Prestigious Gairdner award winner visits campus

Thursday, October 29, 2015

Dr. Lynne Maquat, recipient of the 2015 Canada Gairdner International Award.

On Tuesday, Dr. Lynne Maquat, recipient of the Canada Gairdner International Award this year, visited campus and met with students, faculty, and the Waterloo community.  

Maquat, a professor in both Biochemistry & Biophysics and Oncology at the University of Rochester, received the prestigious biomedical award for the discovery of nonsense-mediated mRNA decay, a mechanism that destroys mutant messenger RNAs in human cells which is critical in both normal and disease states.

Her day began with a lunch with six Science student researchers and entrepreneurs from iGEM and Velocity Science. Maquat, who is also Director of the Center for RNA Biology and Chair of Graduate Women in Science, spoke with students about their current involvement in research and their futures.

We often have naive conceptions of the kind of efforts it takes, or what kind of achievements are most important,” said Steven ten Holder, a student entrepreneur in the Velocity Science program, “In particular, she mentioned that having many publications in lower quality journals was not nearly as valuable as having a single great publication in one of the great journals.”

Alicia Dubinski, a student research on the Waterloo iGEM team, appreciated Maquat’s honesty in talking about roadblocks students face as they transition from undergraduate to graduate programs. Her discussion with Maquat is inspiring her to pursue graduate studies.

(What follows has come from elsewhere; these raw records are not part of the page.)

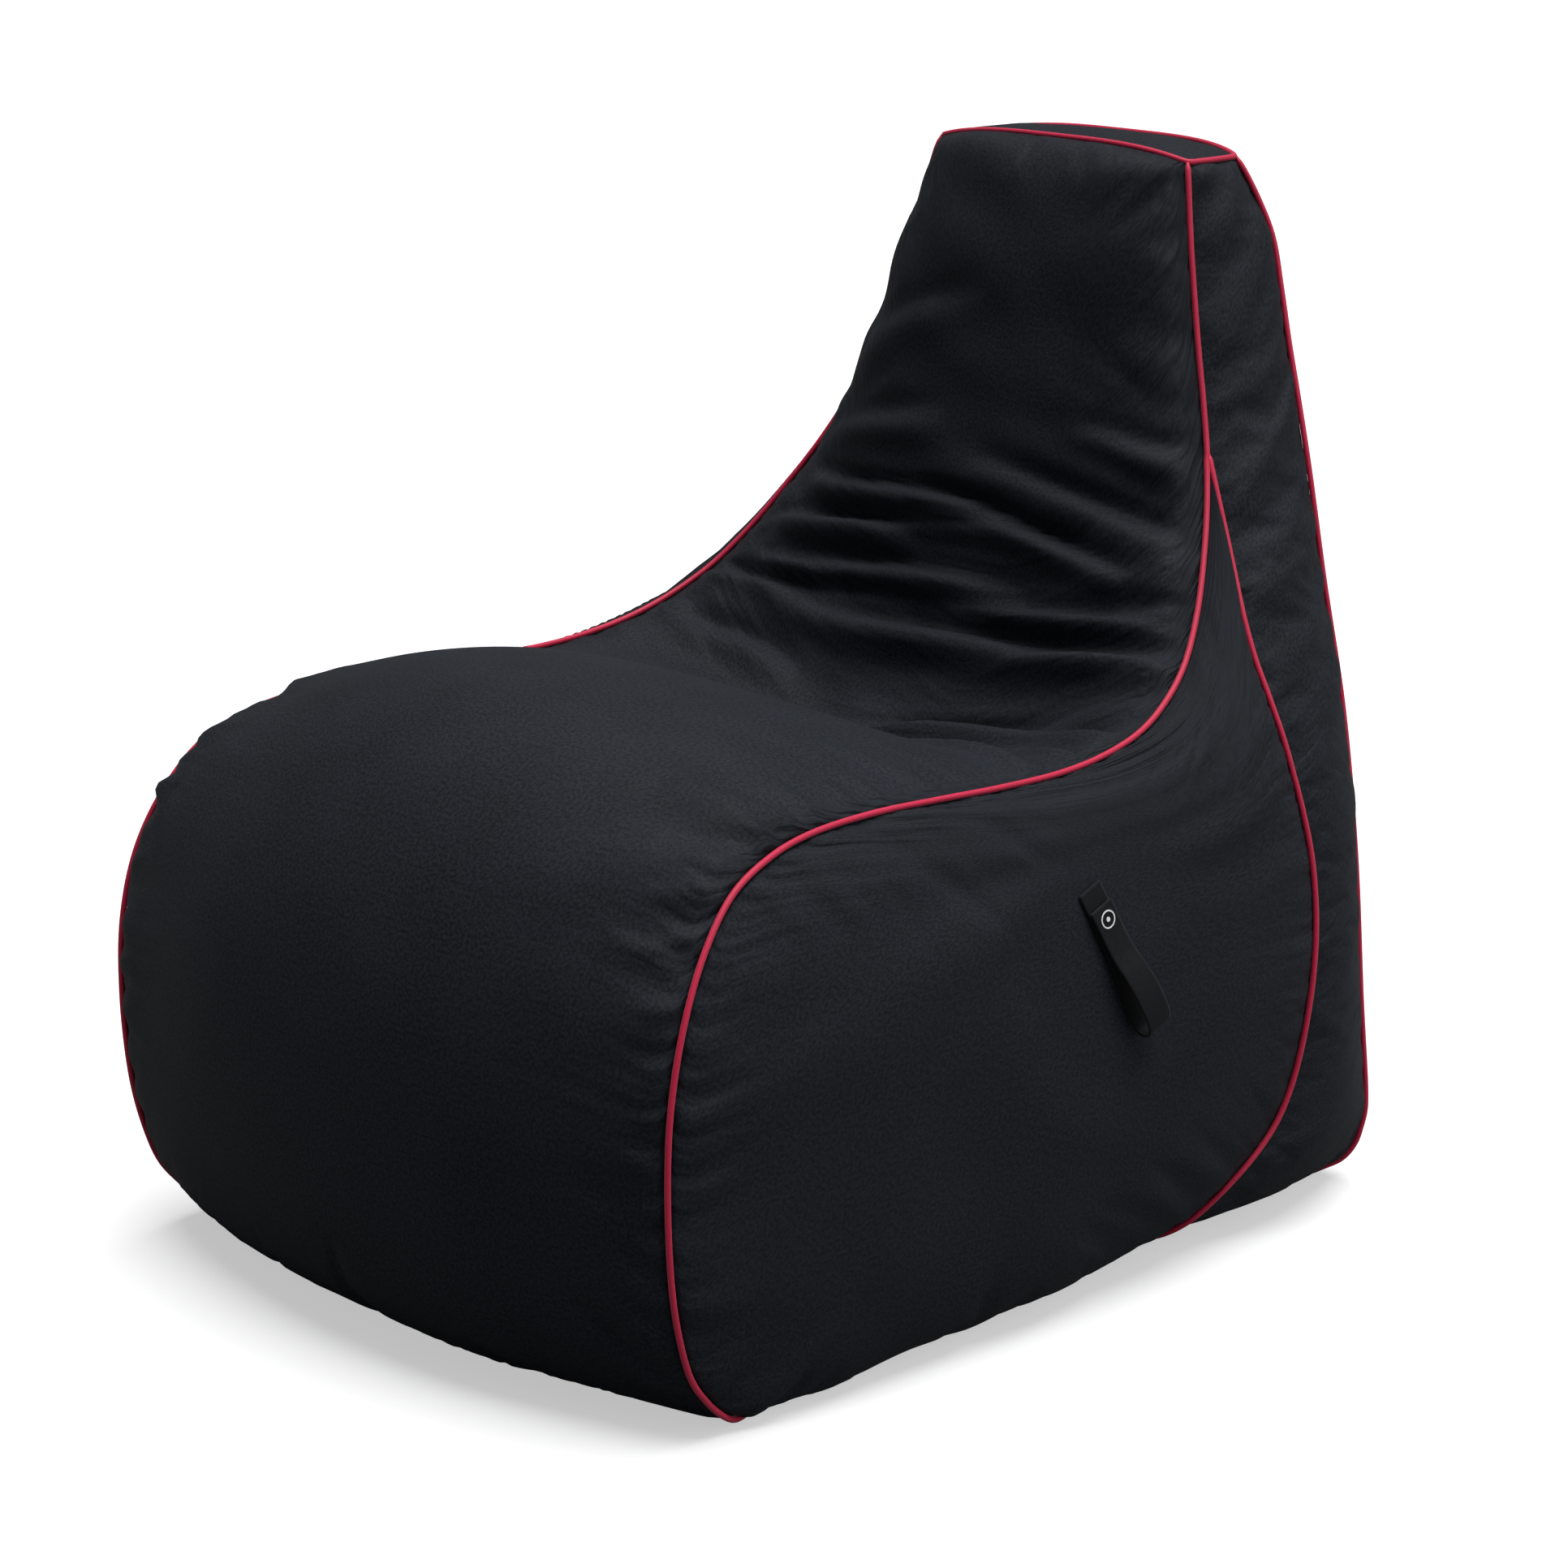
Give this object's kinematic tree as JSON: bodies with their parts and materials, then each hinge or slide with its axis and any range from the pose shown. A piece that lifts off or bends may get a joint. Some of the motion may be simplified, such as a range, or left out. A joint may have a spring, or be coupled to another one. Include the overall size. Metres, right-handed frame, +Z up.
{
  "type": "bean bag chair",
  "caption": "High-backed bean bag chair: piped fabric cover with a scooped seat, filled liner inside, a filling zip low on the back and a headset strap on one side.",
  "frame": {"origin": "on the floor, under the middle of the chair's overall box", "axes": "+Z up, -Y the way the sitter faces, +X towards the side with the headset strap"},
  "size_m": [0.7757, 0.9394, 0.884],
  "materials": {
    "cover_fabric": "matte woven polyester",
    "base_fabric": "coarse matte polyester",
    "piping_fabric": "satin woven",
    "webbing": "woven webbing",
    "hook_and_loop": "napped",
    "zip_tape": "woven tape",
    "zip_coil": "nylon",
    "zip_metal": "dark enamel",
    "badge_print": "soft white print",
    "liner_fabric": "thin plain weave",
    "beads": "expanded polystyrene"
  },
  "bodies": {
    "cover": {"seat_panel": "cover_fabric", "back_panel": "cover_fabric", "lower_back_panel": "cover_fabric", "top_panel": "cover_fabric", "side_panel_right": "cover_fabric", "side_panel_left": "cover_fabric", "rear_gusset_right": "cover_fabric", "rear_gusset_left": "cover_fabric", "base_panel": "base_fabric", "front_piping_right": "piping_fabric", "front_piping_left": "piping_fabric", "side_piping_right": "piping_fabric", "side_piping_left": "piping_fabric", "back_piping_right": "piping_fabric", "back_piping_left": "piping_fabric", "top_piping": "piping_fabric", "zip_tape_upper": "zip_tape", "zip_tape_lower": "zip_tape", "zip_coil_upper": "zip_coil", "zip_coil_lower": "zip_coil", "zip_stop_right": "zip_metal", "zip_stop_left": "zip_metal", "inner_liner": "liner_fabric", "bead_filling": "beads", "strap_anchor": "webbing"},
    "zip_pull": {"zip_slider": "zip_metal"},
    "strap_back": {"strap_back_run": "webbing", "strap_hook_pad": "hook_and_loop"},
    "strap_front": {"strap_front_run": "webbing", "strap_loop_pad": "hook_and_loop", "strap_badge_ring": "badge_print", "strap_badge_dot": "badge_print"}
  },
  "joints": [
    {"name": "zip_slide", "type": "slide", "parent": "cover", "child": "zip_pull", "axis": [1, 0, 0], "range_m": [0, 0.444]},
    {"name": "strap_swing", "type": "hinge", "parent": "cover", "child": "strap_back", "pos_m": [0.36374, 0.019, 0.34562], "axis": [0, -0.9272, -0.3746], "range_deg": [0, 80]},
    {"name": "flap_open", "type": "hinge", "parent": "strap_back", "child": "strap_front", "pos_m": [0.3891, 0.06143, 0.24061], "axis": [0, 0.9272, 0.3746], "range_deg": [0, 75]}
  ]
}
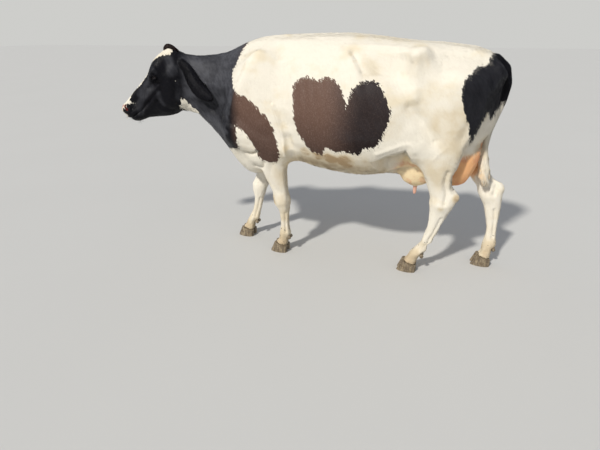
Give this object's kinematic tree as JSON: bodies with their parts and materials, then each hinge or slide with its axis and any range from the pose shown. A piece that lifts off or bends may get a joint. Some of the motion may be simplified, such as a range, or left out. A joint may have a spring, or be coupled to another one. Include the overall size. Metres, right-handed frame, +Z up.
{
  "type": "cow",
  "caption": "Life-size still model of a polled black and white dairy cow in mid stride, head turned to her left, with udder, hanging tail and cloven feet flat on the floor.",
  "frame": {"origin": "middle of the bounding box at floor level", "axes": "-X the way she faces, -Y towards her left side, +Z up"},
  "size_m": [2.6066, 0.7082, 1.4846],
  "materials": {
    "white_coat": "short matt hair",
    "black_coat": "short satin hair",
    "bare_skin": "thinly haired skin",
    "horn": "worn horn",
    "eye": "wet"
  },
  "bodies": {
    "root": {"claw_foreleg_left_outer": "horn", "dewclaw_foreleg_left_outer": "horn", "claw_foreleg_left_inner": "horn", "dewclaw_foreleg_left_inner": "horn", "foreleg_left": "white_coat", "claw_foreleg_right_inner": "horn", "dewclaw_foreleg_right_inner": "horn", "claw_foreleg_right_outer": "horn", "dewclaw_foreleg_right_outer": "horn", "foreleg_right": "white_coat", "claw_hindleg_left_outer": "horn", "dewclaw_hindleg_left_outer": "horn", "claw_hindleg_left_inner": "horn", "dewclaw_hindleg_left_inner": "horn", "hindleg_left": "white_coat", "claw_hindleg_right_inner": "horn", "dewclaw_hindleg_right_inner": "horn", "claw_hindleg_right_outer": "horn", "dewclaw_hindleg_right_outer": "horn", "hindleg_right": "white_coat", "eye_left": "eye", "ear_left": "black_coat", "eye_right": "eye", "ear_right": "black_coat", "head": "black_coat", "neck": "black_coat", "poll_tuft": "black_coat", "teat_fore_left": "bare_skin", "teat_fore_right": "bare_skin", "teat_rear_left": "bare_skin", "teat_rear_right": "bare_skin", "udder": "bare_skin", "trunk": "white_coat", "tail": "black_coat", "tail_switch": "white_coat"}
  },
  "joints": []
}
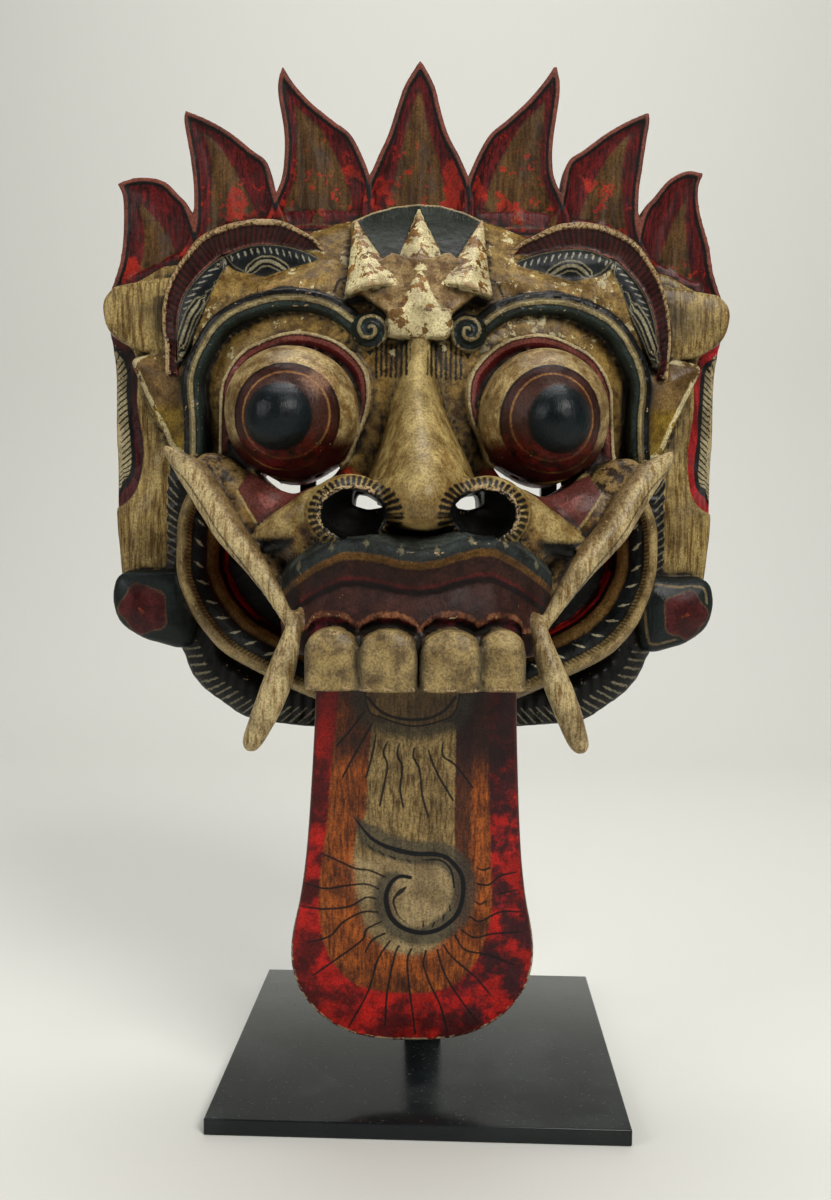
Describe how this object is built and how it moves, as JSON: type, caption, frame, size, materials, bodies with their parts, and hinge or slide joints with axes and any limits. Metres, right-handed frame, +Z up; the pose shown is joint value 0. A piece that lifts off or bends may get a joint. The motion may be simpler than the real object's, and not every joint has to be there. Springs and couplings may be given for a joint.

In the afternoon, Maquat gave a research oriented lecture to a full house of faculty and students. She spoke in detail about the mechanism of nonsense-mediated mRNA decay, which helps keep mutated mRNAs from going on to form truncated proteins and the role of this process in a normal and diseased cell.

During the question period, both professors and students chimed in. Maquat enthusiastically jumped in to explain some concepts by drawing them out.

In the evening she gave a public lecture aimed at young scientists. She spoke of her personal journey and the lessons she learned, including learning to be flexible with her plans in order to prepare for new and unexpected opportunities.  

Maquat also reminded students that getting a good education in fundamental science is critical for pursuing research.

Science is like learning another language, you just have to delve in,” said Maquat.

The Gairdner Awards, Canada’s most prestigious biomedical awards, recognize scientists who have made original contributions to medicine. A number of laureates have gone on to win a Nobel Prize in Medicine.

Maquat will continue on her tour along with other Gairdner award winners and give lectures at various universities across Canada.